## Start DATA
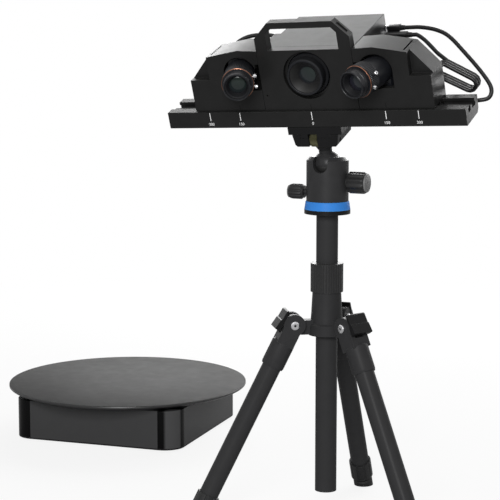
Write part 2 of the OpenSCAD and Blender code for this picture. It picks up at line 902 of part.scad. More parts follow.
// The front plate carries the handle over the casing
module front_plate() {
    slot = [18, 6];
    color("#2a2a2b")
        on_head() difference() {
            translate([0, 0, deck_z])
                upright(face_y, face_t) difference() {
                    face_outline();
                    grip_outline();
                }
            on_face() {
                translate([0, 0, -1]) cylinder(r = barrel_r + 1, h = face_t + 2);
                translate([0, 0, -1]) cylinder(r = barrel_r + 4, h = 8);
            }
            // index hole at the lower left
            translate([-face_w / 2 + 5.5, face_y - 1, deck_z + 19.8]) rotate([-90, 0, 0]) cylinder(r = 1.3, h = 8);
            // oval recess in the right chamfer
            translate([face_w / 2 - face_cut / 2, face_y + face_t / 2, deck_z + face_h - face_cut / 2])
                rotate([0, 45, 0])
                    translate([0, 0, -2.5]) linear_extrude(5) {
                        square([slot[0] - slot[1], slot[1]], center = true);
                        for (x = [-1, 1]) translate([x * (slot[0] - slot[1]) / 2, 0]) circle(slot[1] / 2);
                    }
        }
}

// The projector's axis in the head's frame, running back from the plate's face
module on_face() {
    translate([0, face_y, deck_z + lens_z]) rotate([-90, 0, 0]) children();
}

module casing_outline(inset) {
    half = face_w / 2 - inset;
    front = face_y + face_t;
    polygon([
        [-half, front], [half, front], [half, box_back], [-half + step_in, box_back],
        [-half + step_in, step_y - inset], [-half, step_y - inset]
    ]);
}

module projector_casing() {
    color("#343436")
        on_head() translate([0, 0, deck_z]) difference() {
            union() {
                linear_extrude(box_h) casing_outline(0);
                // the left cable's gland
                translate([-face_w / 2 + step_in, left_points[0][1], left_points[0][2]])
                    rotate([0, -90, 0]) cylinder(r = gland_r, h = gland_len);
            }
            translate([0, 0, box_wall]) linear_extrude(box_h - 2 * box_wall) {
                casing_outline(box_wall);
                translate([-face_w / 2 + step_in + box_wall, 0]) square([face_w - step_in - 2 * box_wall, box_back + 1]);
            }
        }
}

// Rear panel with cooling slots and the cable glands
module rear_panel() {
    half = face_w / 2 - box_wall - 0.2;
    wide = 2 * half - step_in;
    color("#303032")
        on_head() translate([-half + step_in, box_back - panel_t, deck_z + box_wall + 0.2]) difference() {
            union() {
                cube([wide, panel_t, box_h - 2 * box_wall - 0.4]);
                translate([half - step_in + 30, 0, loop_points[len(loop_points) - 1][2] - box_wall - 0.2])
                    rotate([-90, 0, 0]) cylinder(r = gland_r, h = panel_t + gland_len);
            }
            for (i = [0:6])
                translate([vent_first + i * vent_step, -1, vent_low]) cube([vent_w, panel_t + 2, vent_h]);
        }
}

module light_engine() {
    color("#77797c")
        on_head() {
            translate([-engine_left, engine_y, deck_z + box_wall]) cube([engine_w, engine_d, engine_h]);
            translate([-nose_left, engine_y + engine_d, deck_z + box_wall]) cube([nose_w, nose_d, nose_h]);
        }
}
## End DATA
**PROBLEM**: Write every line of the material above again, exactly.

**EXERCISE ANSWER**:
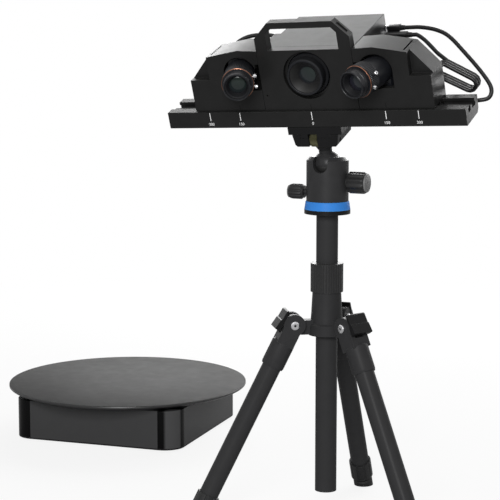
Write part 2 of the OpenSCAD and Blender code for this picture. It picks up at line 902 of part.scad. More parts follow.
// The front plate carries the handle over the casing
module front_plate() {
    slot = [18, 6];
    color("#2a2a2b")
        on_head() difference() {
            translate([0, 0, deck_z])
                upright(face_y, face_t) difference() {
                    face_outline();
                    grip_outline();
                }
            on_face() {
                translate([0, 0, -1]) cylinder(r = barrel_r + 1, h = face_t + 2);
                translate([0, 0, -1]) cylinder(r = barrel_r + 4, h = 8);
            }
            // index hole at the lower left
            translate([-face_w / 2 + 5.5, face_y - 1, deck_z + 19.8]) rotate([-90, 0, 0]) cylinder(r = 1.3, h = 8);
            // oval recess in the right chamfer
            translate([face_w / 2 - face_cut / 2, face_y + face_t / 2, deck_z + face_h - face_cut / 2])
                rotate([0, 45, 0])
                    translate([0, 0, -2.5]) linear_extrude(5) {
                        square([slot[0] - slot[1], slot[1]], center = true);
                        for (x = [-1, 1]) translate([x * (slot[0] - slot[1]) / 2, 0]) circle(slot[1] / 2);
                    }
        }
}

// The projector's axis in the head's frame, running back from the plate's face
module on_face() {
    translate([0, face_y, deck_z + lens_z]) rotate([-90, 0, 0]) children();
}

module casing_outline(inset) {
    half = face_w / 2 - inset;
    front = face_y + face_t;
    polygon([
        [-half, front], [half, front], [half, box_back], [-half + step_in, box_back],
        [-half + step_in, step_y - inset], [-half, step_y - inset]
    ]);
}

module projector_casing() {
    color("#343436")
        on_head() translate([0, 0, deck_z]) difference() {
            union() {
                linear_extrude(box_h) casing_outline(0);
                // the left cable's gland
                translate([-face_w / 2 + step_in, left_points[0][1], left_points[0][2]])
                    rotate([0, -90, 0]) cylinder(r = gland_r, h = gland_len);
            }
            translate([0, 0, box_wall]) linear_extrude(box_h - 2 * box_wall) {
                casing_outline(box_wall);
                translate([-face_w / 2 + step_in + box_wall, 0]) square([face_w - step_in - 2 * box_wall, box_back + 1]);
            }
        }
}

// Rear panel with cooling slots and the cable glands
module rear_panel() {
    half = face_w / 2 - box_wall - 0.2;
    wide = 2 * half - step_in;
    color("#303032")
        on_head() translate([-half + step_in, box_back - panel_t, deck_z + box_wall + 0.2]) difference() {
            union() {
                cube([wide, panel_t, box_h - 2 * box_wall - 0.4]);
                translate([half - step_in + 30, 0, loop_points[len(loop_points) - 1][2] - box_wall - 0.2])
                    rotate([-90, 0, 0]) cylinder(r = gland_r, h = panel_t + gland_len);
            }
            for (i = [0:6])
                translate([vent_first + i * vent_step, -1, vent_low]) cube([vent_w, panel_t + 2, vent_h]);
        }
}

module light_engine() {
    color("#77797c")
        on_head() {
            translate([-engine_left, engine_y, deck_z + box_wall]) cube([engine_w, engine_d, engine_h]);
            translate([-nose_left, engine_y + engine_d, deck_z + box_wall]) cube([nose_w, nose_d, nose_h]);
        }
}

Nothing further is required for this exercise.